[DATASET EXTRACT]
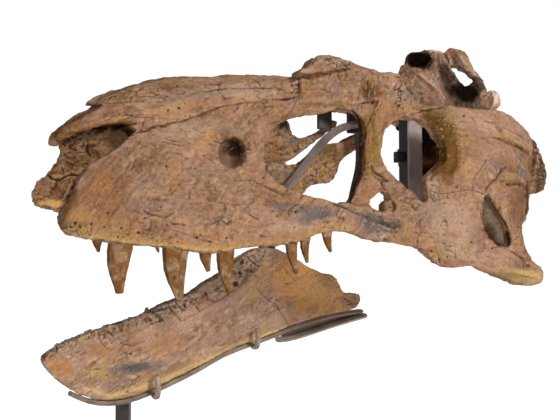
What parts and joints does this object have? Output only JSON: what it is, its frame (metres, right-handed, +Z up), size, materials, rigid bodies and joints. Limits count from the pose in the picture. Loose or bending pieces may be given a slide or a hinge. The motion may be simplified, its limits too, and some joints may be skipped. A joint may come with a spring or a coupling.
{
  "type": "dinosaur skull fossil",
  "caption": "Life-size fossil skull of a large meat-eating dinosaur with open fenestrae, curved teeth and a lower jaw bone, held by welded steel rods on a flat base plate.",
  "frame": {"origin": "centre of the base plate's underside, on the floor", "axes": "+X from the snout toward the back of the skull, -Y toward the skull's left side, +Z up"},
  "size_m": [1.38, 0.67, 1.3549],
  "materials": {
    "fossil_bone": "dry mineralised bone, tan to ochre brown, cracked and pitted",
    "fossil_bone_dark": "rough matrix-bearing fossil bone, darker brown",
    "fossil_jaw": "dry mineralised bone, warm ochre brown",
    "blackened_steel": "dark brown-black satin"
  },
  "bodies": {
    "root": {"maxilla_left": "fossil_bone", "lacrimal_left": "fossil_bone", "jugal_left": "fossil_bone", "postorbital_left": "fossil_bone", "squamosal_left": "fossil_bone", "quadratojugal_left": "fossil_bone", "quadrate_left": "fossil_bone", "maxilla_right": "fossil_bone", "nasals": "fossil_bone", "frontals": "fossil_bone", "lacrimal_horn_left": "fossil_bone", "premaxillae": "fossil_bone_dark", "parietal_crest": "fossil_bone", "braincase": "fossil_bone_dark", "palatine_left": "fossil_bone_dark", "pterygoid_left": "fossil_bone_dark", "dentary_right": "fossil_jaw", "stand_base": "blackened_steel", "stand_post": "blackened_steel", "stand_cross_beam": "blackened_steel", "stand_long_beam": "blackened_steel", "stand_riser": "blackened_steel", "stand_spine": "blackened_steel", "stand_leg": "blackened_steel", "stand_foot_plate": "blackened_steel", "stand_cross_bar": "blackened_steel", "stand_lacrimal_plate": "blackened_steel", "stand_lacrimal_bar": "blackened_steel", "stand_curved_bar": "blackened_steel", "stand_roof_tab": "blackened_steel", "stand_stub": "blackened_steel", "stand_jaw_strap": "blackened_steel", "stand_jaw_bar": "blackened_steel", "stand_jaw_web": "blackened_steel", "stand_jaw_hook_1": "blackened_steel", "stand_jaw_hook_2": "blackened_steel"}
  },
  "joints": []
}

[WRITTEN EXERCISE]
Repeat every line of the data, exactly and in full.

[FINISHED EXERCISE]
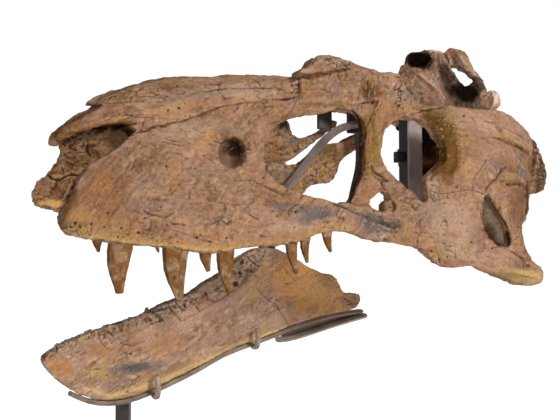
What parts and joints does this object have? Output only JSON: what it is, its frame (metres, right-handed, +Z up), size, materials, rigid bodies and joints. Limits count from the pose in the picture. Loose or bending pieces may be given a slide or a hinge. The motion may be simplified, its limits too, and some joints may be skipped. A joint may come with a spring or a coupling.
{
  "type": "dinosaur skull fossil",
  "caption": "Life-size fossil skull of a large meat-eating dinosaur with open fenestrae, curved teeth and a lower jaw bone, held by welded steel rods on a flat base plate.",
  "frame": {"origin": "centre of the base plate's underside, on the floor", "axes": "+X from the snout toward the back of the skull, -Y toward the skull's left side, +Z up"},
  "size_m": [1.38, 0.67, 1.3549],
  "materials": {
    "fossil_bone": "dry mineralised bone, tan to ochre brown, cracked and pitted",
    "fossil_bone_dark": "rough matrix-bearing fossil bone, darker brown",
    "fossil_jaw": "dry mineralised bone, warm ochre brown",
    "blackened_steel": "dark brown-black satin"
  },
  "bodies": {
    "root": {"maxilla_left": "fossil_bone", "lacrimal_left": "fossil_bone", "jugal_left": "fossil_bone", "postorbital_left": "fossil_bone", "squamosal_left": "fossil_bone", "quadratojugal_left": "fossil_bone", "quadrate_left": "fossil_bone", "maxilla_right": "fossil_bone", "nasals": "fossil_bone", "frontals": "fossil_bone", "lacrimal_horn_left": "fossil_bone", "premaxillae": "fossil_bone_dark", "parietal_crest": "fossil_bone", "braincase": "fossil_bone_dark", "palatine_left": "fossil_bone_dark", "pterygoid_left": "fossil_bone_dark", "dentary_right": "fossil_jaw", "stand_base": "blackened_steel", "stand_post": "blackened_steel", "stand_cross_beam": "blackened_steel", "stand_long_beam": "blackened_steel", "stand_riser": "blackened_steel", "stand_spine": "blackened_steel", "stand_leg": "blackened_steel", "stand_foot_plate": "blackened_steel", "stand_cross_bar": "blackened_steel", "stand_lacrimal_plate": "blackened_steel", "stand_lacrimal_bar": "blackened_steel", "stand_curved_bar": "blackened_steel", "stand_roof_tab": "blackened_steel", "stand_stub": "blackened_steel", "stand_jaw_strap": "blackened_steel", "stand_jaw_bar": "blackened_steel", "stand_jaw_web": "blackened_steel", "stand_jaw_hook_1": "blackened_steel", "stand_jaw_hook_2": "blackened_steel"}
  },
  "joints": []
}